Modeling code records
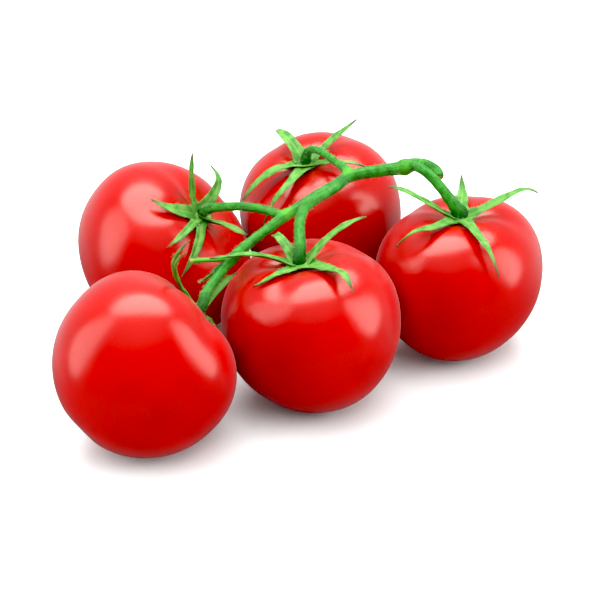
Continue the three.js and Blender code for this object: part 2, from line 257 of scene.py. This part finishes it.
def skin_height(fruit, rho, phi):
    """Height of the grown skin over points beside the stem axis, found by halving."""
    low, high = np.zeros_like(rho), np.full_like(rho, 1.6)
    for _ in range(30):
        middle = (low + high) / 2
        p = skin_point(fruit, middle, phi, SEPAL_CLEARANCE)
        inside = np.hypot(p[..., 0], p[..., 1]) < rho
        low, high = np.where(inside, middle, low), np.where(inside, high, middle)
    height = skin_point(fruit, low, phi, SEPAL_CLEARANCE)[..., 2]
    return np.where(low > 1.599, -np.inf, height)


# Mesh helpers

def new_object(name, points_mm, faces, material):
    """A smooth piece that rides on the truss."""
    mesh = bpy.data.meshes.new(name)
    mesh.from_pydata((np.asarray(points_mm) * MM).tolist(), [], faces)
    mesh.polygons.foreach_set("use_smooth", [True] * len(mesh.polygons))
    mesh.update()
    mesh.materials.append(material)
    piece = bpy.data.objects.new(name, mesh)
    bpy.context.scene.collection.objects.link(piece)
    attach(piece, "root")
    return piece


def add_attribute(piece, name, values):
    """A number at each point, which the materials read."""
    layer = piece.data.attributes.new(name, "FLOAT", "POINT")
    layer.data.foreach_set("value", np.asarray(values, dtype=np.float32).ravel())


def ring_faces(rings, sides, first=0):
    """Quads between rings of points, and a fan of triangles that closes each end."""
    faces = []
    for i in range(rings - 1):
        for j in range(sides):
            k = (j + 1) % sides
            a, b = first + i * sides, first + (i + 1) * sides
            faces.append((a + j, a + k, b + k, b + j))
    start, end = first + rings * sides, first + rings * sides + 1
    last = first + (rings - 1) * sides
    for j in range(sides):
        k = (j + 1) % sides
        faces.append((start, first + k, first + j))
        faces.append((end, last + j, last + k))
    return faces


# The fruits

def make_fruit(place, fruit, material):
    axes, middle = fruit_frame(fruit)
    rise = np.linspace(0, 1, FRUIT_RINGS + 2)[1:-1]
    theta = math.pi * (rise - RING_CROWDING * np.sin(2 * math.pi * rise) / (2 * math.pi))
    phi = np.linspace(0, 2 * math.pi, FRUIT_SIDES, endpoint=False)
    grid_theta, grid_phi = np.meshgrid(theta, phi, indexing="ij")
    local = skin_point(fruit, grid_theta, grid_phi, unevenness(fruit, grid_theta, grid_phi))
    ends = skin_point(fruit, np.array([1e-4, math.pi - 1e-4]), np.zeros(2))
    local = np.concatenate([local.reshape(-1, 3), ends])
    points = local @ axes.T + middle
    points[:, 2] = np.maximum(points[:, 2], 0)
    faces = ring_faces(FRUIT_RINGS, FRUIT_SIDES)
    piece = new_object(f"fruit_{place}", points, faces, material)
    rho = np.hypot(local[:, 0], local[:, 1])
    add_attribute(piece, "stem_end", np.where(local[:, 2] > 0, rho, 99))
    add_attribute(piece, "blossom_end", np.where(local[:, 2] < 0, rho, 99))
    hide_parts(f"tomato_{place}")


# The calyces

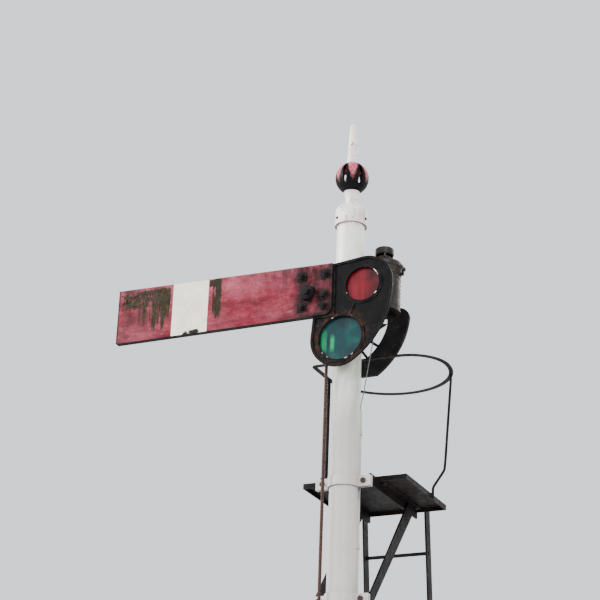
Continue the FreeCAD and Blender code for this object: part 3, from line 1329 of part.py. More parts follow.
# ================================================================ all pieces
def clamp_bolts():
    made = []
    for c in (BEARING_CLAMP, LAMP_CLAMP, PLATFORM_CLAMP, STRUT_CLAMP, STAY_CLAMP, LEVER_CLAMP):
        made += bolts_of_clamp(c)
    return Part.makeCompound(made)


def lower_clamps():
    """Both halves of the strut clamp and of the ladder stay clamp."""
    return Part.makeCompound([strap(c, side) for c in (STRUT_CLAMP, STAY_CLAMP) for side in (-1, 1)])


def pieces():
    return {
        "base_casting": base_casting(),
        "post_tube": post_tube(),
        "finial_cap": finial_cap(),
        "finial_screws": finial_screws(),
        "finial_ball": finial_ball(),
        "finial_spike": finial_spike(),
        "bearing_bracket": bearing_bracket(),
        "bearing_strap": strap(BEARING_CLAMP, 1),
        "spindle_bushes": spindle_bushes(),
        "clamp_bolts": clamp_bolts(),
        "arm_board": arm_board(),
        "spectacle_casting": spectacle_casting(),
        "arm_bolts": arm_bolts(),
        "spindle": spindle(),
        "spindle_nut": spindle_nut(),
        "rod_pin": rod_pin(),
        "red_glass": glass_disc(*GLASSES[0]),
        "green_glass": glass_disc(*GLASSES[1]),
        "glass_rings": glass_rings(),
        "blinder": blinder(),
        "down_rod": down_rod(),
        "rod_fork": rod_fork(),
        "balance_lever": balance_lever(),
        "balance_weight": balance_weight(),
        "lever_bracket": lever_bracket(),
        "lever_bracket_strap": strap(LEVER_CLAMP, 1),
        "fulcrum_pin": fulcrum_pin(),
        "lamp_bracket": lamp_bracket(),
        "lamp_bracket_strap": strap(LAMP_CLAMP, -1),
        "lamp_case": lamp_case(),
        "lamp_foot": lamp_foot(),
        "lens_rings": lens_rings(),
        "front_lens": front_lens(),
        "back_lens": back_lens(),
        "lamp_font": lamp_font(),
        "lamp_burner": lamp_burner(),
        "lamp_lid": lamp_lid(),
        "lid_hinge": lid_hinge(),
        "lamp_chimney": lamp_chimney(),
        "lead_gland": lead_gland(),
        "lamp_lead": lamp_lead(),
        "conduit": conduit(),
        "conduit_clips": conduit_clips(),
        "platform_deck": platform_deck(),
        "platform_bearers": platform_bearers(),
        "deck_bolts": deck_bolts(),
        "platform_clamp_front": strap(PLATFORM_CLAMP, -1),
        "platform_clamp_rear": strap(PLATFORM_CLAMP, 1),
        "platform_struts": platform_struts(),
        "lower_clamps": lower_clamps(),
        "hoop_ring": hoop_ring(),
        "stanchion_left": stanchion_left(),
        "stanchion_right": stanchion_right(),
        "ladder_stiles": ladder_stiles(),
        "ladder_rungs": ladder_rungs(),
        "ladder_stays": ladder_stays(),
        "wire_wheel": wire_wheel(),
        "wheel_bracket": wheel_bracket(),
        "wheel_pin": wheel_pin(),
    }


def main():
    os.makedirs("parts", exist_ok=True)
    for name, shape in pieces().items():
        shape.exportStep("parts/" + name + ".step")
        print(name, len(shape.Solids), round(shape.Volume / 1000.0, 1), shape.isValid())


main()
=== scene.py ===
"""Looks for the railway semaphore signal: finishes, small fittings, camera, floor and light."""
import math

import bpy
from mathutils import Euler, Matrix, Vector


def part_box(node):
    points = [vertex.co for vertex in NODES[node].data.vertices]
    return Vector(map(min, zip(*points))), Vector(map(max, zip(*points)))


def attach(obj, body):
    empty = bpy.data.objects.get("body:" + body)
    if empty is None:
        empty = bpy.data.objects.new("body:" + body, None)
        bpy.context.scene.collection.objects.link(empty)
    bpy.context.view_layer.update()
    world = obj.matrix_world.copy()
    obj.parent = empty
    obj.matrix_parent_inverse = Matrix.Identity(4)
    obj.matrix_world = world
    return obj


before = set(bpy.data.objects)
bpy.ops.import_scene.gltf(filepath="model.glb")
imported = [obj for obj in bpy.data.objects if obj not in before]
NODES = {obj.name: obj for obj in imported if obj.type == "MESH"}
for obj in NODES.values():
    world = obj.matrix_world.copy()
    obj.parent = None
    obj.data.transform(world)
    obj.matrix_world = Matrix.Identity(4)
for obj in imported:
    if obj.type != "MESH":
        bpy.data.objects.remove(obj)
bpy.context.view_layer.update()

MM = 0.001

# An even ramp, for relief and soft masks.
SOFT = [(0.3, 0.0), (0.7, 1.0)]

# Places on the signal in metres: X to the right, Y away from the driver, Z up from the ground.
ARM_LEVEL = 4.250
PIVOT_X = -0.158
BOARD_FRONT = -0.150
BOARD_TIP = PIVOT_X - 1.088
BOARD_BOTTOM = ARM_LEVEL - 0.125
STRIPE_START = PIVOT_X - 0.765
STRIPE_END = PIVOT_X - 0.560
CASTING_FACE = -0.138
SEAT_FRONT = -0.142
RING_BACK = -0.115
CAP_LEVEL = ARM_LEVEL + 0.370
BALL_LEVEL = ARM_LEVEL + 0.684
BALL_RIB_ANGLE = -64.5
BALL_RIBS = 6.0
RUNG_R = 0.009
RUNG_GAPS = 11
LAMP_CASE_R = 0.083

# Each glass: its centre's distance from the spindle, its angle from level in degrees, and its radius.
RED_PLACE = (0.290, 3.2, 0.089)
GREEN_PLACE = (0.3105, -54.9, 0.114)

# Grime round each bolt and the boss: across and up from the spindle, and how far it reaches.
ARM_SMUDGES = [(-0.036, 0.094, 0.030), (-0.032, -0.072, 0.026), (0.092, 0.092, 0.030), (0.086, -0.016, 0.026),
               (0.088, -0.078, 0.034), (0.0, 0.0, 0.046)]


# ---------------------------------------------------------------- camera, floor and light
def make_camera():
    """Long lens, low down and in front of the signal, looking up at the arm."""
    data = bpy.data.cameras.new("camera")
    data.sensor_width = 36.0
    data.lens = 108.2
    data.dof.use_dof = False
    data.clip_end = 200.0
    camera = bpy.data.objects.new("camera", data)
    bpy.context.scene.collection.objects.link(camera)
    pitch = math.radians(23.18)
    heading = math.radians(25.38)
    roll = math.radians(2.23)
    turn = Euler((math.pi / 2 + pitch, 0, heading), "XYZ").to_matrix() @ Matrix.Rotation(roll, 3, "Z")
    camera.matrix_world = Matrix.Translation((3.333, -7.596, 0.693)) @ turn.to_4x4()
    bpy.context.scene.camera = camera


def soft_light(name, size, power, place, aim, tint=(1.0, 1.0, 1.0)):
    """A round area light at a place, turned to its aim."""
    data = bpy.data.lights.new(name, "AREA")
    data.shape = "DISK"
    data.size = size
    data.energy = power
    data.color = tint
    lamp = bpy.data.objects.new(name, data)
    bpy.context.scene.collection.objects.link(lamp)
    way = Vector(aim) - Vector(place)
    lamp.matrix_world = Matrix.Translation(place) @ way.to_track_quat("-Z", "Y").to_matrix().to_4x4()


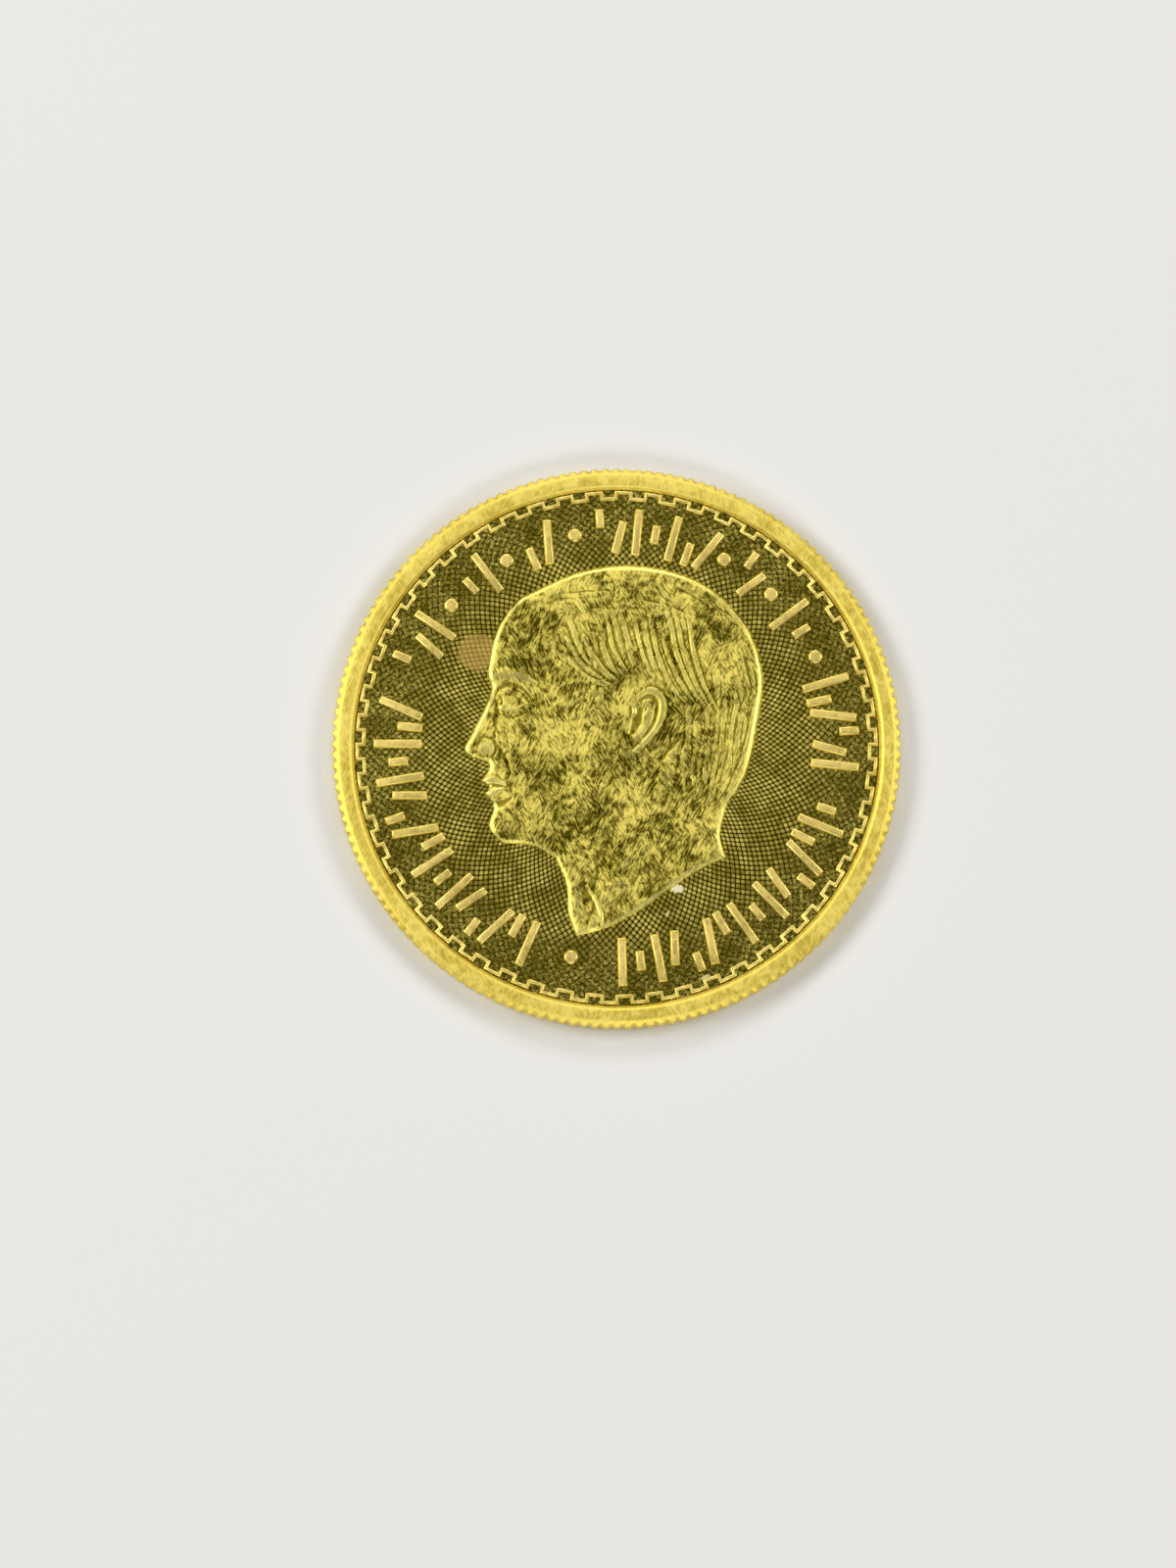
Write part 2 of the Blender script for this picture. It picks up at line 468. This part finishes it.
def goldMaterial(name, look):
    material = bpy.data.materials.new(name)
    material.use_nodes = True
    tree = material.node_tree
    shader = tree.nodes["Principled BSDF"]
    shader.inputs["Metallic"].default_value = 1.0
    place = Socket(tree, tree.nodes.new("ShaderNodeTexCoord").outputs["Object"]).laid(size=(mm, mm, mm))

    patches = place.noise(look["mottle"], detail=4, roughness=0.6).between(0.36, 0.64)
    clouds = place.laid((7, 3, 1)).noise(2.4, detail=2).between(0.36, 0.66)
    grain = place.noise(look["grain"], detail=2, roughness=0.6)
    stroke = look["hatch"]
    steep = place.laid(turn=64, size=(5 * stroke, stroke, stroke)).noise(detail=1.5, distortion=0.6)
    flat = place.laid(turn=118, size=(4 * stroke, stroke, stroke)).noise(detail=1.5, distortion=0.6)
    leaning = place.laid((2, 9, 4)).noise(1.7, detail=1).between(0.46, 0.54)
    hatch = (steep + (flat - steep) * leaning).between(0.42, 0.6)
    long = place.laid(turn=37, size=(3, 0.1, 1)).noise(detail=1.5).between(0.64, 0.72)
    cross = place.laid(turn=-58, size=(2.6, 0.09, 1)).noise(detail=1.5).between(0.65, 0.74)
    scratches = long.math("MAXIMUM", long, cross) * look["scratches"]

    light = (hatch * 0.34 + patches * 0.33 + clouds * 0.33).between(-0.02, 0.98)
    tone = light.tone(toneOf(look["dull"]), toneOf(look["bright"]))
    polished, matte = look["roughness"]
    rough = polished + (matte - polished) * light - scratches * 0.06
    height = grain * 0.5 + hatch * 0.7 - scratches * 0.5
    metal = None
    if name == "portrait":
        tone, rough, height = shadedHollows(tone, rough, height)
    if name == "field":
        tone, rough, metal = markedField(place, tone, rough)
    bump = height.add("ShaderNodeBump", None, {"Strength": 1.0, "Distance": look["bump"] * mm, "Height": height})
    tree.links.new(tone.output, shader.inputs["Base Color"])
    tree.links.new(rough.output, shader.inputs["Roughness"])
    tree.links.new(bump.output, shader.inputs["Normal"])
    if metal:
        tree.links.new(metal.output, shader.inputs["Metallic"])
    return material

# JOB
From the listing above, output exactly the run of lines that starts with the line containing "for name, shape" and ends with the line containing "SOFT = [(0.3, 0.0), (0.7, 1.0)]".

# FINISHED ANSWER
    for name, shape in pieces().items():
        shape.exportStep("parts/" + name + ".step")
        print(name, len(shape.Solids), round(shape.Volume / 1000.0, 1), shape.isValid())


main()
=== scene.py ===
"""Looks for the railway semaphore signal: finishes, small fittings, camera, floor and light."""
import math

import bpy
from mathutils import Euler, Matrix, Vector


def part_box(node):
    points = [vertex.co for vertex in NODES[node].data.vertices]
    return Vector(map(min, zip(*points))), Vector(map(max, zip(*points)))


def attach(obj, body):
    empty = bpy.data.objects.get("body:" + body)
    if empty is None:
        empty = bpy.data.objects.new("body:" + body, None)
        bpy.context.scene.collection.objects.link(empty)
    bpy.context.view_layer.update()
    world = obj.matrix_world.copy()
    obj.parent = empty
    obj.matrix_parent_inverse = Matrix.Identity(4)
    obj.matrix_world = world
    return obj


before = set(bpy.data.objects)
bpy.ops.import_scene.gltf(filepath="model.glb")
imported = [obj for obj in bpy.data.objects if obj not in before]
NODES = {obj.name: obj for obj in imported if obj.type == "MESH"}
for obj in NODES.values():
    world = obj.matrix_world.copy()
    obj.parent = None
    obj.data.transform(world)
    obj.matrix_world = Matrix.Identity(4)
for obj in imported:
    if obj.type != "MESH":
        bpy.data.objects.remove(obj)
bpy.context.view_layer.update()

MM = 0.001

# An even ramp, for relief and soft masks.
SOFT = [(0.3, 0.0), (0.7, 1.0)]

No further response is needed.